PWNED: We’re on track for more state and local governments to have their computers locked up by ransomware attacks in 2019 than in any previous year, according to a new study by the digital research firm Recorded Future.
Ransomware attackers lock up victims' computers and encrypt their data, then demand a hefty payout to put things right again. The report comes as Baltimore is still struggling to recover from a ransomware attack — the second to hit the city in just over a year — that shut down the majority of the city’s servers and halted many noncritical services.
There were 21 publicly reported ransomware attacks against state and local governments during the first four months of 2019, Recorded Future threat intelligence analyst Allan Liska wrote. If that trend continues, ransomware attacks against government targets in 2019 will substantially outpace the 53 attacks recorded in 2018, Liska reported.

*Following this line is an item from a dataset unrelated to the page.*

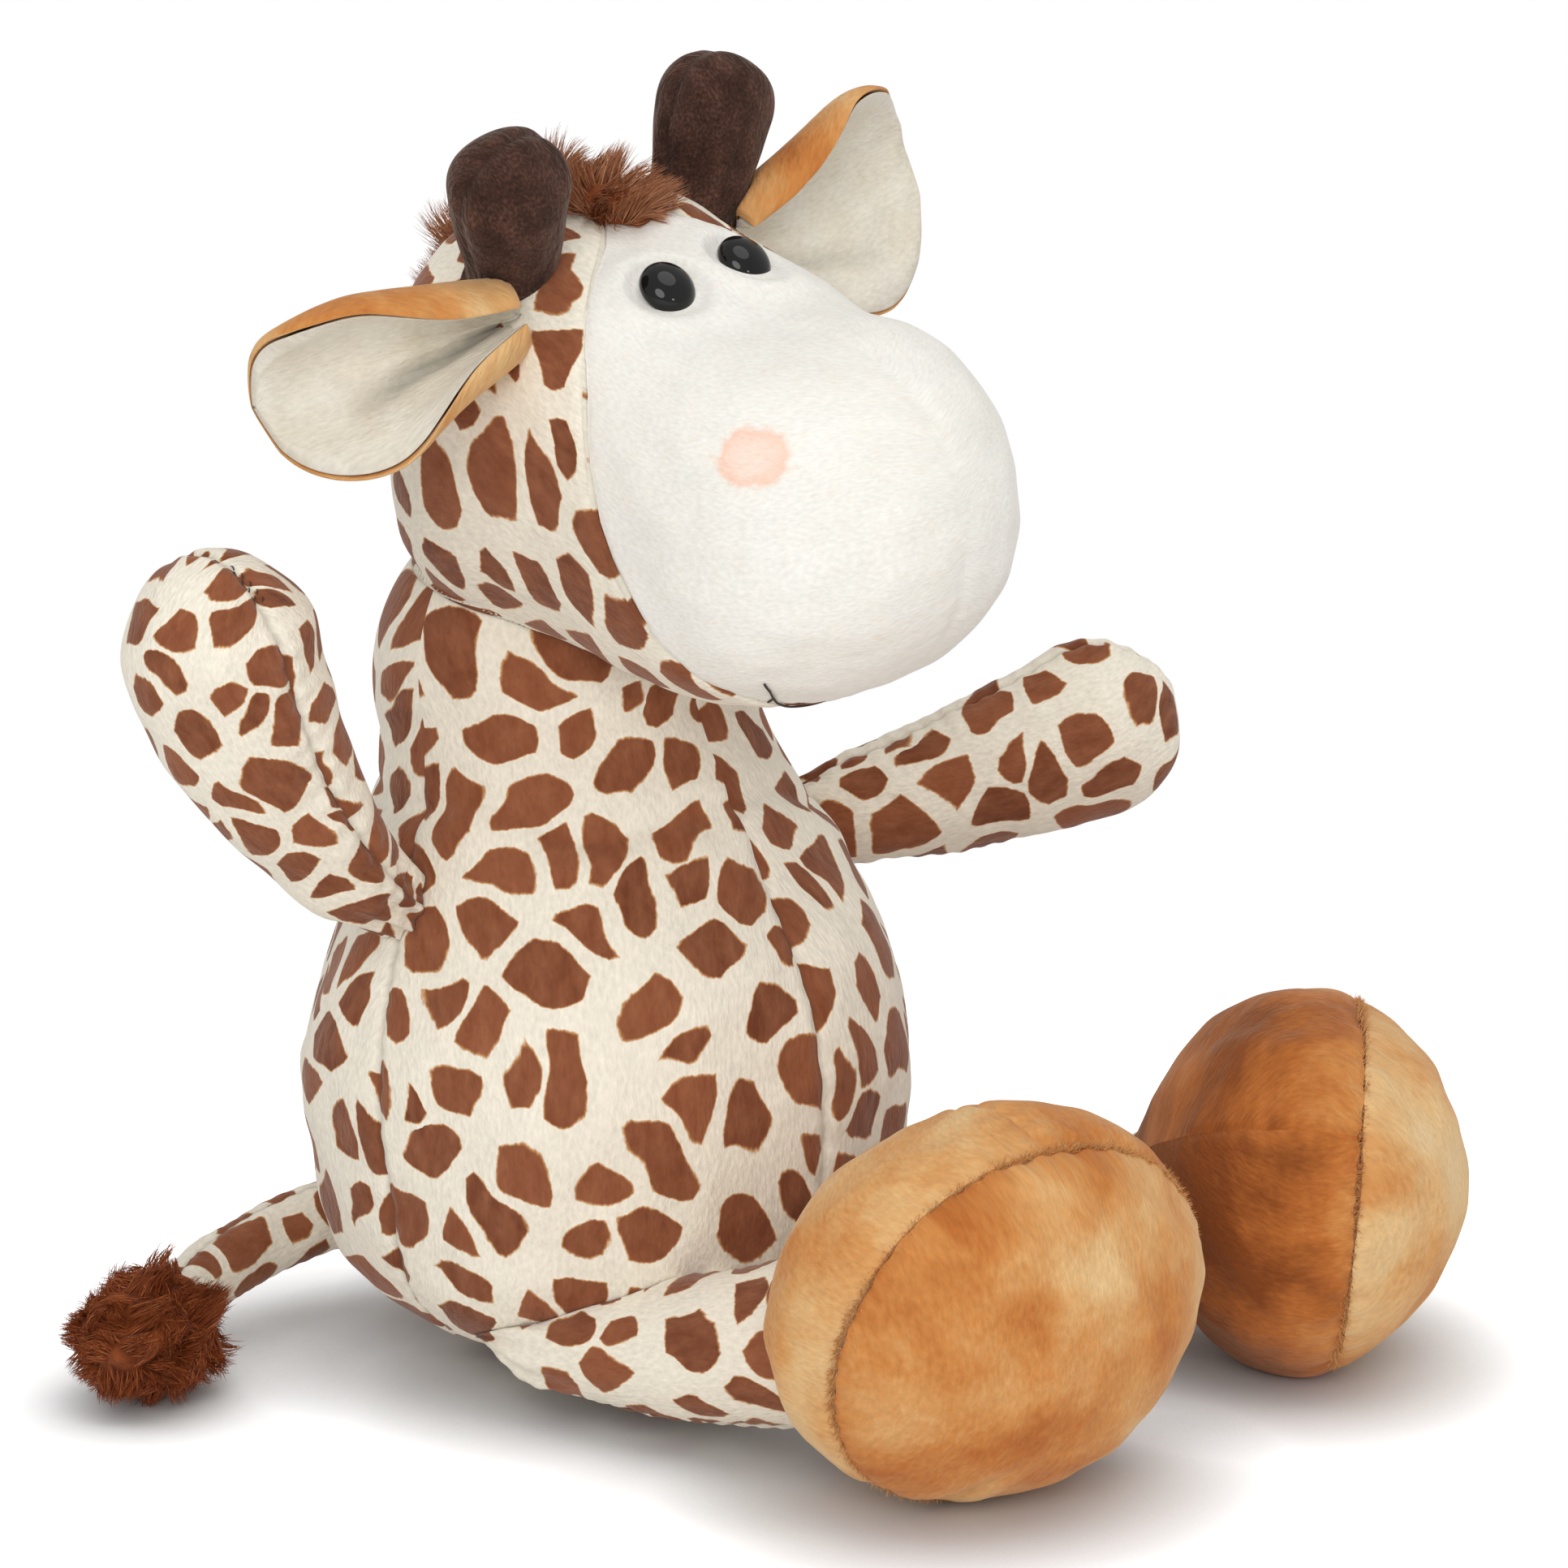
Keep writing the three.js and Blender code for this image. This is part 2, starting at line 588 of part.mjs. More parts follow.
// A leg is a stuffed cone from the hip to the foot, and the foot's domed sole is sewn on in front
function addLeg(name, side) {
  const { legTurn, soleTurn, soleTilt } = POSE[name];
  const hip = bodyForm.skin(
    LEG.hipHeight / bodyTop.z, side < 0 ? Math.PI + rad(LEG.hipAngle) : -rad(LEG.hipAngle));
  const out = FORWARD.clone().applyAxisAngle(UP, rad(legTurn));
  const toFoot = new THREE.Matrix4()
    .makeRotationFromEuler(new THREE.Euler(rad(soleTilt), 0, rad(soleTurn), "ZXY"));
  const lowest = placed(footForm.solid(), toFoot).boundingBox().min[2];
  const ankle = hip.clone().addScaledVector(out, LEG.length).setZ(-lowest - FLOOR_CUT);
  toFoot.setPosition(ankle);
  const leg = new Stuffed({
    path: new THREE.QuadraticBezierCurve3(
      hip.clone().addScaledVector(out, -LEG.root),
      hip.clone().addScaledVector(out, LEG.length / 2).setZ(LEG.hipHeight),
      ankle,
    ),
    wide: new THREE.Vector3(out.y, -out.x, 0),
    width: LEG.width,
    thick: LEG.thick,
    shares: LEG_SHARES,
    startCapShare: LEG.rootCapShare,
    endCapShare: LEG.ankleCapShare,
    rings: 4,
    capRings: 2,
    sides: 14,
  });
  const aboveFoot = leg.solid().subtract(placed(footForm.grown(SEAM_GAP), toFoot)).subtract(UNDER_FLOOR);
  body = body.subtract(ballRound(LEG.root + BALL_GAP, hip, ROOT_SIDES));
  add(name + "_leg", "print", clearOf(aboveFoot, bodyForm.grown(LIMB_GAP), hip, LEG.root));

  const backward = FORWARD.clone().negate();
  const soleSeam = FORWARD.clone().multiplyScalar(FOOT.soleForward);
  const inFrontOfSeam = halfSpace(FORWARD, soleSeam.clone().addScaledVector(backward, SEAM_GAP / 2));
  const behindSeam = halfSpace(backward, soleSeam.clone().addScaledVector(FORWARD, SEAM_GAP / 2));
  for (const [part, cut] of [["upper", inFrontOfSeam], ["sole", behindSeam]]) {
    add(name + "_foot_" + part, "tan", placed(footForm.solid().subtract(cut), toFoot).subtract(UNDER_FLOOR));
  }
}

for (const [name, side] of [["right", -1], ["left", 1]]) {
  addEye(name, side);
  const horn = addHorn(name, side);
  addEar(name, side, horn);
  addArm(name, side);
  addLeg(name, side);
}

// The mane: a strip of fur along the crown and down the back of the head
const mane = new Stuffed({
  path: new THREE.CatmullRomCurve3(evenShares(MANE_STEPS).map((share) =>
    headForm.skin(THREE.MathUtils.lerp(MANE.fromShare, MANE.toShare, share), Math.PI / 2))),
  wide: SIDEWAYS,
  width: MANE.width,
  thick: MANE.height,
  shares: MANE_SHARES,
  startCapShare: MANE.backCapShare,
  endCapShare: MANE.frontCapShare,
  rings: 6,
  capRings: 2,
  sides: 10,
});
add("mane", "fur", placed(largest(mane.solid().subtract(headForm.grown(SEAM_GAP))), toHead));

// The tail: a stuffed tube from the middle of the back, curled to the right along the floor
const tailShare = TAIL.height / bodyTop.z;
const tailRoot = bodyForm.skin(tailShare, Math.PI / 2);
const tailStep = (TAIL.length + TAIL.root) / TAIL.dropShares.length;
const tailPoints = [tailRoot.clone().addScaledVector(FORWARD, TAIL.root)];
evenShares(TAIL.dropShares.length).forEach((share, i) => {
  const turn = rad(THREE.MathUtils.lerp(TAIL.startTurn, TAIL.endTurn, share));
  const step = SIDEWAYS.clone().applyAxisAngle(UP, turn).multiplyScalar(tailStep);
  tailPoints.push(tailPoints.at(-1).clone().add(step).setZ(TAIL.height - TAIL.drop * TAIL.dropShares[i]));
});
const tailForm = new Stuffed({
  path: new THREE.CatmullRomCurve3(tailPoints),
  wide: UP,
  width: TAIL.width,
  thick: TAIL.width,
  shares: TAIL_SHARES,
  startCapShare: TAIL.capShare,
  endCapShare: TAIL.capShare,
  rings: 7,
  capRings: 2,
  sides: 10,
});
body = body.subtract(ballRound(TAIL.root + BALL_GAP, tailRoot, ROOT_SIDES));

// The tuft: a fur bag round the tail's end, lying on the floor
const tuftOut = tailForm.path.getTangentAt(1).setZ(0).normalize();
const tuftStart = tailPoints.at(-1).clone().addScaledVector(tuftOut, -TUFT.grip)
  .setZ(TUFT.height / 2 - FLOOR_CUT);
const tuftForm = new Stuffed({
  path: new THREE.LineCurve3(tuftStart, tuftStart.clone().addScaledVector(tuftOut, TUFT.length)),
  wide: new THREE.Vector3().crossVectors(UP, tuftOut),
  width: TUFT.width,
  thick: TUFT.height,
  shares: TUFT_SHARES,
  startCapShare: TUFT.backCapShare,
  endCapShare: TUFT.endCapShare,
  rings: 2,
  capRings: 3,
  sides: 12,
});
const tailToTuft = tailForm.solid().subtract(tuftForm.grown(SEAM_GAP));
add("tail", "print", clearOf(tailToTuft, behindSkin(bodyForm, tailShare, Math.PI / 2), tailRoot, TAIL.root));
add("tail_tuft", "fur", tuftForm.solid().subtract(UNDER_FLOOR));

add("body", "print", body);
add("head_back", "print", placed(skull, toHead));
add("face", "white", placed(face, toHead));

export default giraffe;
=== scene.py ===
from math import cos, pi, radians, sin, sqrt
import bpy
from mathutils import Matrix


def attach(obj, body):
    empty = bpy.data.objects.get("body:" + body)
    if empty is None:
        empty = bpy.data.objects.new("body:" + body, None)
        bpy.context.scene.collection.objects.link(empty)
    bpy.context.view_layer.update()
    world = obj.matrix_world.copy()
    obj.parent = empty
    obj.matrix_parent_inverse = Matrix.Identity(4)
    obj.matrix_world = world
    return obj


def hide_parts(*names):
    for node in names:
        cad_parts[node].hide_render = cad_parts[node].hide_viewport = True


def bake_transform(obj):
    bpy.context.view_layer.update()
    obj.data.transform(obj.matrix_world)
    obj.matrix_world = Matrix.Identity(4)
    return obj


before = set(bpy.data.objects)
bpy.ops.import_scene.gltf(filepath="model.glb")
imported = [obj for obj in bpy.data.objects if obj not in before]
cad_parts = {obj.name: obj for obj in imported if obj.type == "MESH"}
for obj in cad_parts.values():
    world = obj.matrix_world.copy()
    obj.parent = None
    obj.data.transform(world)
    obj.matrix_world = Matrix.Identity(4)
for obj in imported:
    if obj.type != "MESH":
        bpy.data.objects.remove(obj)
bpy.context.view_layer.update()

from types import SimpleNamespace

import bmesh
import bpy
import numpy as np
from mathutils import Matrix
from mathutils.bvhtree import BVHTree

# ---- Body ----
# The pear-shaped body is one stuffed bag of four gores of short-pile printed velvet, sewn together at the
# front, the back and both sides. Its round top is the neck, on which the head bends, and it is pressed flat
# where it sits on the floor. All forms are worked out in mm and written to the meshes in metres.
neck = np.array((0, 11, 128.0))
neck_ball = 35.5
body_top = np.array((0, 13.2, 149.3))
body_wide, body_deep = 116, 114
body_shares = [[0, .78], [.07, .84], [.15, .91], [.25, .965], [.385, 1], [.49, .95], [.58, .85], [.68, .725],
               [.765, .64], [.85, .6], [1, .56]]
floor_gap = .15


def unit(vectors):
    return vectors / np.maximum(np.linalg.norm(vectors, axis=-1, keepdims=True), 1e-12)


def measured(line):
    """A line of close points with the length to each of them"""
    steps = np.linalg.norm(np.diff(line, axis=0), axis=1)
    return np.concatenate(((0,), np.cumsum(steps))), line


def line_through(points):
    """A smooth line through a few points"""
    points = np.asarray(points, float)
    ends = np.vstack((2 * points[0] - points[1], points, 2 * points[-1] - points[-2]))
    step = np.linspace(0, 1, 60, endpoint=False)[:, None]
    parts = []
    for a, b, c, d in zip(ends, ends[1:], ends[2:], ends[3:]):
        ab, bc, cd = (sqrt(np.linalg.norm(q - p)) for p, q in ((a, b), (b, c), (c, d)))
        leave = ((b - a) / ab - (c - a) / (ab + bc) + (c - b) / bc) * bc
        arrive = ((c - b) / bc - (d - b) / (bc + cd) + (d - c) / cd) * bc
        parts.append(b + leave * step + (3 * (c - b) - 2 * leave - arrive) * step**2
                     + (2 * (b - c) + leave + arrive) * step**3)
    return measured(np.vstack((*parts, points[-1:])))


def between(rows, place):
    """A smooth curve through rows of [place, value, value]"""
    rows = np.array([row if len(row) == 3 else (*row, row[1]) for row in rows], float)
    i = np.clip(np.searchsorted(rows[:, 0], place), 1, len(rows) - 1)
    a, b = rows[i - 1], rows[i]
    before, after = rows[np.maximum(i - 2, 0)], rows[np.minimum(i + 1, len(rows) - 1)]
    span, rise = (b - a)[:, :1], (b - a)[:, 1:]
    share = (place[:, None] - a[:, :1]) / span
    start = (b - before)[:, 1:] / (b - before)[:, :1] * span - rise
    end = (after - a)[:, 1:] / (after - a)[:, :1] * span - rise
    return a[:, 1:] + rise * share + share * (1 - share) * ((1 - share) * start - share * end)


class Stuffed:
    """A stuffed form: sections across a line, each with a width and a thickness, round at both ends"""

    def __init__(self, line, wide, width, thick, shares, caps, power=2.0, square=None):
        self.lengths, self.line = line
        self.wide, self.width, self.thick = np.asarray(wide, float), width, thick
        self.shares, self.caps, self.power, self.square = shares, caps, power, square
        places = (1 - np.cos(np.linspace(0, pi, 1200))) / 2
        radius = between(shares, places).mean(1) * self.rounding(places) * (width + thick) / 4
        steps = np.hypot(np.diff(places) * self.lengths[-1], np.diff(radius))
        self.places, self.over_skin = places, np.concatenate(((0,), np.cumsum(steps)))
        self.girths = 2 * pi * radius

    def at(self, place):
        reach = np.asarray(place) * self.lengths[-1]
        return np.stack([np.interp(reach, self.lengths, column) for column in self.line.T], -1)

    def heading(self, place):
        if self.square is not None:
            return np.broadcast_to(self.square, (len(place), 3))
        return unit(self.at(np.minimum(place + .004, 1)) - self.at(np.maximum(place - .004, 0)))

    def rounding(self, place):
        into = np.maximum(np.maximum(1 - place / self.caps[0], 1 - (1 - place) / self.caps[1]), 0)
        return np.sqrt(np.maximum(1 - into**2, 0))

    def skin(self, place, turn):
        place, turn = np.broadcast_arrays(np.atleast_1d(np.asarray(place, float)), turn)
        ahead = self.heading(place)
        side = unit(self.wide - ahead * (ahead @ self.wide)[:, None])
        over = np.cross(ahead, side)
        size = between(self.shares, place) * self.rounding(place)[:, None] / 2
        right, up = (np.sign(v) * np.abs(v) ** (2 / self.power) for v in (np.cos(turn), np.sin(turn)))
        return (self.at(place) + side * (self.width * size[:, 0] * right)[:, None]
                + over * (self.thick * size[:, 1] * up)[:, None])

    def facing(self, place, turn, step=.01):
        place = np.clip(np.atleast_1d(np.asarray(place, float)), 2 * step, 1 - 2 * step)
        round_it = self.skin(place, turn + step) - self.skin(place, turn - step)
        along = self.skin(place + step, turn) - self.skin(place - step, turn)
        return unit(np.cross(round_it, along))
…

Most ransomware hackers aren’t intentionally targeting state and local governments — they’re just looking for victims with weak digital defenses, Recorded Future found. “However, once these groups do realize they are in a state or local government target, they take advantage of the fact by targeting the most sensitive or valuable data to encrypt,” Liska reported.
A federal commission that helps states with election security, meanwhile, is down to just one full-time employee in charge of testing and certifying voting machines, Tim Starks reports in Politico’s Morning Cybersecurity.
That could cause an unsustainable backlog in security testing for machines in the run-up to the 2020 elections, a voting technology executive told Tim.
The Election Assistance Commission promoted that remaining employee — former Colorado election security expert Jerome Lovato — to be the new director of its testing and certification office late last week, according to a commission announcement and Q and A. The promotion came after the abrupt resignation of the department’s previous director, Ryan Macias, Tim reported.
Lovato has worked for the commission since September 2017. In the Q and A, he listed hiring new staff as his first priority.